A landmark contemporary art exhibition exploring home, space, and existence in Bangkok

Bangkok Kunsthalle presents a major contemporary art exhibition for Bangkok and Southeast Asia with Description Without Place by Absalon. This is the first time in Asia that all six of Absalon’s iconic Cells are exhibited together through full-scale replicas, offering visitors a rare opportunity to engage with one of the most thought-provoking bodies of work in late 20th-century art. Curated by Stefano Rabolli Pansera, the exhibition runs from 13 December 2025 to 31 May 2026 and is open to the public with free admission.

This exhibition invites audiences to reflect on a fundamental question: what does “home” truly mean? Through Absalon’s radical architectural works, Description Without Place explores the relationship between the human body, living space, and personal identity, positioning Bangkok Kunsthalle as a key destination for contemporary art in Thailand.


Absalon and the Philosophy of Space and Identity
Born Meir Eshel, Absalon left his homeland at the age of 22 and moved to Paris, where he reshaped his artistic identity. His career rose rapidly, with exhibitions at leading international institutions such as the Centre Pompidou in Paris, Tate Modern in London, the Venice Biennale, and the Israel Museum. Despite his untimely death at just 28, Absalon left behind a powerful and enduring artistic legacy.
Central to this legacy are the Cells, a series of minimalist architectural structures designed at a one-to-one scale based on the artist’s own body. These spaces reject decoration and domestic comfort, instead functioning as spiritual and philosophical environments. For Absalon, the Cell was not a conventional home but a tool to question how space shapes existence, autonomy, and selfhood.


Six Cells Without Territory at Bangkok Kunsthalle
The Cells were conceived to exist simultaneously in six global cities: Paris, Zurich, Frankfurt, New York, Tel Aviv, and Tokyo. Absalon described them as “viruses in the city,” structures that disrupt conventional ideas of property, belonging, and national identity.

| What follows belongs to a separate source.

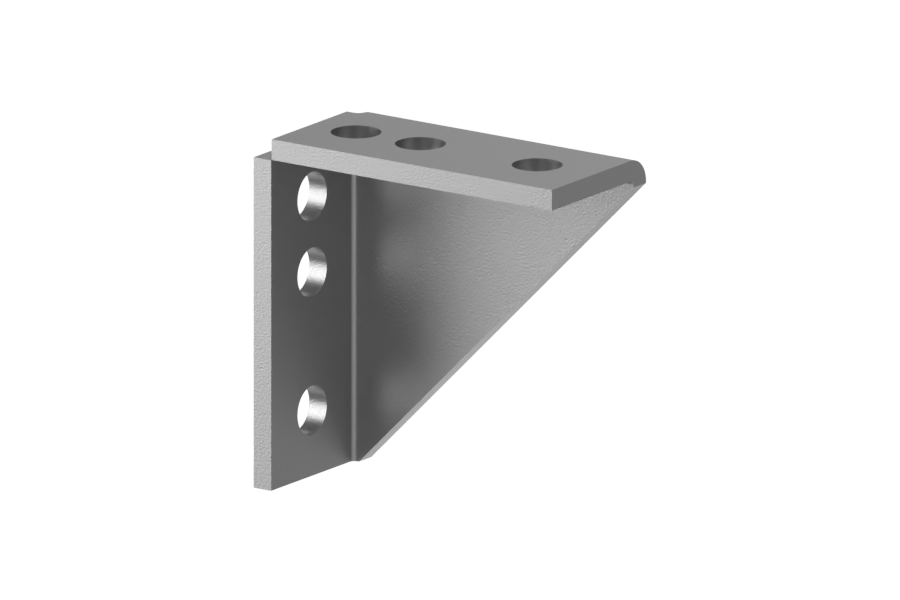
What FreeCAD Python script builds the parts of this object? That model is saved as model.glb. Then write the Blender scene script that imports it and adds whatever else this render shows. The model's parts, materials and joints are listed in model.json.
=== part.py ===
import FreeCAD, Part
import os

# Reinforced angle bracket, folded from one blank of steel plate.
#
# A triangular web stands at the back. Along each of its two short sides a flange is
# turned forward: the top flange carries the load, and the wall flange hangs from the
# corner against the wall. The flanges meet only edge to edge, and a relief in the
# corner of the blank ends both bends. Each flange has three bolt holes on one line.
#
# Frame: the origin lies on the wall face, on the axis of the upper wall hole.
# +X runs out from the wall, +Y runs from the flanges' front edges to the web, +Z is up.

# Driving dimensions, in millimetres. The reach and the drop are measured from the
# other flange's inner face, and the width from a flange's front edge to the web's back.
plate = 6.0
flange_width = 46.0
top_reach = 96.0
wall_drop = 96.0
bend_radius = 1.5

# Flat height of the web that is left beyond the bends at the two tips.
toe_height = 0.5

# Bolt holes of each flange. The first one is measured from the other flange's inner
# face, and their line from the flange's front edge.
hole_diameter = 14.3
first_hole = 15.0
close_pitch = 22.0
wide_pitch = 40.0
hole_edge_distance = 20.0

# Relief at the corner: how far it runs along each bend from the other flange's inner
# face, how far it starts ahead of the bend, and the radius in its corner.
relief_length = 4.8
relief_lead = 1.75
relief_corner_radius = 2.3

# Slit left open between the flanges, on each side of the corner.
corner_gap = 0.15

# Worked out from the sizes above.
web_front = flange_width - plate
bend_start = web_front - bend_radius
outer_bend_radius = bend_radius + plate
hole_stations = (first_hole, first_hole + close_pitch, first_hole + close_pitch + wide_pitch)

Vec = FreeCAD.Vector
X = Vec(1, 0, 0)
Y = Vec(0, 1, 0)
Z = Vec(0, 0, 1)
CORNER = Vec(0, 0, 0)
DIAGONAL = X + Z

# The functions below work in the corner's frame: its zero is the point of the corner
# where the inner faces of both flanges and the plane of the front edges meet.


def line(start, end):
    """Return a straight edge."""
    return Part.makeLine(start, end)


def quarter_arc(centre, radius, start_direction, end_direction):
    """Return an edge that turns a right angle about its centre."""
    middle_direction = (start_direction + end_direction).normalize()
    start = centre + start_direction * radius
    middle = centre + middle_direction * radius
    end = centre + end_direction * radius
    return Part.Arc(start, middle, end).toShape()


def face_inside(edges):
    """Return the flat face inside a closed run of edges."""
    return Part.Face(Part.Wire(edges))


def leg_section():
    """Return the section across the top leg: the flat flange, then the bend down to the web."""
    front_low = Vec(0, 0, 0)
    front_high = Vec(0, 0, plate)
    bend_low = Vec(0, bend_start, 0)
    bend_high = Vec(0, bend_start, plate)
    bend_centre = Vec(0, bend_start, -bend_radius)
    web_inner = Vec(0, web_front, -bend_radius)
    web_outer = Vec(0, flange_width, -bend_radius)
    return face_inside(
        [
            line(front_high, front_low),
            line(front_low, bend_low),
            quarter_arc(bend_centre, bend_radius, Z, Y),
            line(web_inner, web_outer),
            quarter_arc(bend_centre, outer_bend_radius, Y, Z),
            line(bend_high, front_high),
        ]
    )


def bend_relief():
    """Return the cutter that ends the top leg's bend short of the corner."""
    near_side = bend_start - relief_lead
    far_side = flange_width + plate
    behind = -plate
    arc_centre = Vec(relief_length - relief_corner_radius, near_side + relief_corner_radius, 0)
    arc_start = arc_centre - Y * relief_corner_radius
    arc_end = arc_centre + X * relief_corner_radius
    near_corner = Vec(behind, near_side, 0)
    far_corner = Vec(behind, far_side, 0)
    far_end = Vec(relief_length, far_side, 0)
    outline = face_inside(
        [
            line(near_corner, arc_start),
            quarter_arc(arc_centre, relief_corner_radius, -Y, X),
            line(arc_end, far_end),
            line(far_end, far_corner),
            line(far_corner, near_corner),
        ]
    )
    outline.translate(Z * -bend_radius)
    return outline.extrude(Z * (2 * outer_bend_radius))


def leg(length):
    """Return the top leg with its bend, relief and bolt holes, running along +X."""
    section = leg_section()
    section.translate(X * corner_gap)
    body = section.extrude(X * (length - corner_gap))
    body = body.cut(bend_relief())
    for station in hole_stations:
        foot = Vec(station, hole_edge_distance, -plate)
        body = body.cut(Part.makeCylinder(hole_diameter / 2, 3 * plate, foot, Z))
    return body


def web():
    """Return the flat web between the two bends, with its corner cut round."""
    toe = bend_radius + toe_height
    inner_corner = Vec(bend_radius, web_front, -bend_radius)
    outline = Part.Face(
        Part.makePolygon(
            [
                inner_corner,
                Vec(top_reach, web_front, -bend_radius),
                Vec(top_reach, web_front, -toe),
                Vec(toe, web_front, -wall_drop),
                Vec(bend_radius, web_front, -wall_drop),
                inner_corner,
            ]
        )
    )
    relief_radius = relief_length - bend_radius
    return outline.extrude(Y * plate).cut(Part.makeCylinder(relief_radius, plate, inner_corner, Y))


def angle_bracket():
    """Return the whole folded plate in the part's own frame."""
    top_leg = leg(top_reach)
    wall_leg = leg(wall_drop).mirror(CORNER, DIAGONAL)
    body = top_leg.fuse([wall_leg, web()]).removeSplitter().Solids[0]
    body.translate(Vec(plate, -hole_edge_distance, first_hole))
    return body


os.makedirs("parts", exist_ok=True)
angle_bracket().exportStep("parts/angle_bracket.step")
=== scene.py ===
import json
import logging
import math
from dataclasses import dataclass, field
from enum import Enum, IntEnum

import bmesh
import bpy
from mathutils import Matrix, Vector


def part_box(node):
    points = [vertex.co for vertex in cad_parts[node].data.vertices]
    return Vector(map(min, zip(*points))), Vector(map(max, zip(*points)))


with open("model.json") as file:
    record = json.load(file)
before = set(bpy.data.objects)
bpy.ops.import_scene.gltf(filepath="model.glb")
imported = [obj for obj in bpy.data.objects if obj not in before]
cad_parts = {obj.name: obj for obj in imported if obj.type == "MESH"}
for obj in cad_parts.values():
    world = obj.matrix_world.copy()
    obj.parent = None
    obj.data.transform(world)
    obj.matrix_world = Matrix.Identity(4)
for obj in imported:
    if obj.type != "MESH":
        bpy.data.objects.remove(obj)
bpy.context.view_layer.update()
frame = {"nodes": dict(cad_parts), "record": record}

LOG = logging.getLogger("bracket_scene")
MM = 0.001
WHITE = (1.0, 1.0, 1.0, 1.0)

# A face runs along an axis where the axis takes less than this part of its normal.
ALONG_LIMIT = 0.5

# Nearly all values of the noise lie between these two.
NOISE_LOW, NOISE_HIGH = 0.3, 0.7

Node = bpy.types.Node
Socket = bpy.types.NodeSocket
Value = Socket | float


class Axis(IntEnum):
    """The frame's axes, numbered as in a vector."""

    X = 0
    Y = 1
    Z = 2


@dataclass(frozen=True)
class Look:
    """How one kind of surface takes the light.

    A slow cloud moves the grey and the roughness by up to half the mottle each way. The grain's depth
    is in metres.
    """

    grey: float
    roughness: float
    mottle: float
    grain_depth: float


class Surface(Enum):
    """The kinds of surface on the plate."""

    COATED = Look(grey=0.50, roughness=0.55, mottle=0.03, grain_depth=0.07 * MM)
    # The holes' grey, a little darker than the coat's, is painted shade inside the holes; their lower
    # roughness is the finish.
    WALL_BORE = Look(grey=0.44, roughness=0.36, mottle=0.03, grain_depth=0.055 * MM)
    TOP_BORE = Look(grey=0.44, roughness=0.42, mottle=0.03, grain_depth=0.01 * MM)
    # The inner bends' much lighter grey is a painted highlight for the light that falls into them; their
    # lower roughness is the finish.
    CREASED = Look(grey=0.85, roughness=0.50, mottle=0.03, grain_depth=0.04 * MM)


def add_object(name: str, data: bpy.types.ID) -> bpy.types.Object:
    """Make an object and put it in the scene.

    Args:
        name: Name of the object.
        data: The mesh, lamp or camera that it shows.

    Returns:
        The new object.
    """
    made = bpy.data.objects.new(name, data)
    bpy.context.scene.collection.objects.link(made)
    return made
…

Detached from any permanent location, the Cells challenge the notion that home must be rooted in a fixed place.
Description Without Place marks the first time all six Cells are presented together in Asia. Through precise full-scale replicas, visitors can experience how these enclosed spaces transform architecture into a form of existential inquiry. The Cells blur the boundary between shelter and sculpture, asking viewers to reconsider how environments influence thought, behavior, and personal freedom.


Global Concepts Meet Local Context in Bangkok
At Bangkok Kunsthalle, Description Without Place extends beyond Absalon’s work to engage with three key research directions that define the institution’s curatorial vision. These include the study of urban inhabitation through Yaowarat’s vernacular objects as territorial furniture, an examination of repetition as an artistic process as seen in Tang Chang’s calligraphic series, and an exploration of the artist’s studio as a site of withdrawal and experimentation through the work of Spencer Sweeney.
By situating Absalon’s Cells within Bangkok’s urban and cultural landscape, the exhibition creates a dialogue between global contemporary art and local experience, reinforcing Bangkok Kunsthalle’s role as a platform for critical artistic exchange.


Living as an Artistic Practice
Absalon’s Cells are not merely architectural experiments; they are philosophical propositions. Influenced by ideas such as Michel Foucault’s “technology of the self,” the Cells propose living as a conscious practice shaped through discipline, solitude, and self-reflection. Asceticism, in this context, becomes a form of agency rather than denial, offering resistance to the pressures of productivity and constant circulation.
To inhabit a Cell is to turn daily life into a choreographed act, where dwelling itself becomes a work of art. These spaces reveal how architecture can simultaneously limit and liberate, encouraging visitors to see the home not as a passive backdrop, but as an active force in shaping identity and existence.
Exhibition Details at Bangkok Kunsthalle
Event Description Without Place by Absalon
Curated by Stefano Rabolli Pansera
Venue Bangkok Kunsthalle
Exhibition Period 13 December 2025 to 31 May 2026
Opening Days Wednesday to Sunday
Opening Hours 2 PM to 8 PM
Admission Free
Description Without Place at Bangkok Kunsthalle offers a rare and immersive contemporary art experience in Bangkok, inviting audiences to rethink the meaning of home, space, and living in today’s world through the groundbreaking works of Absalon.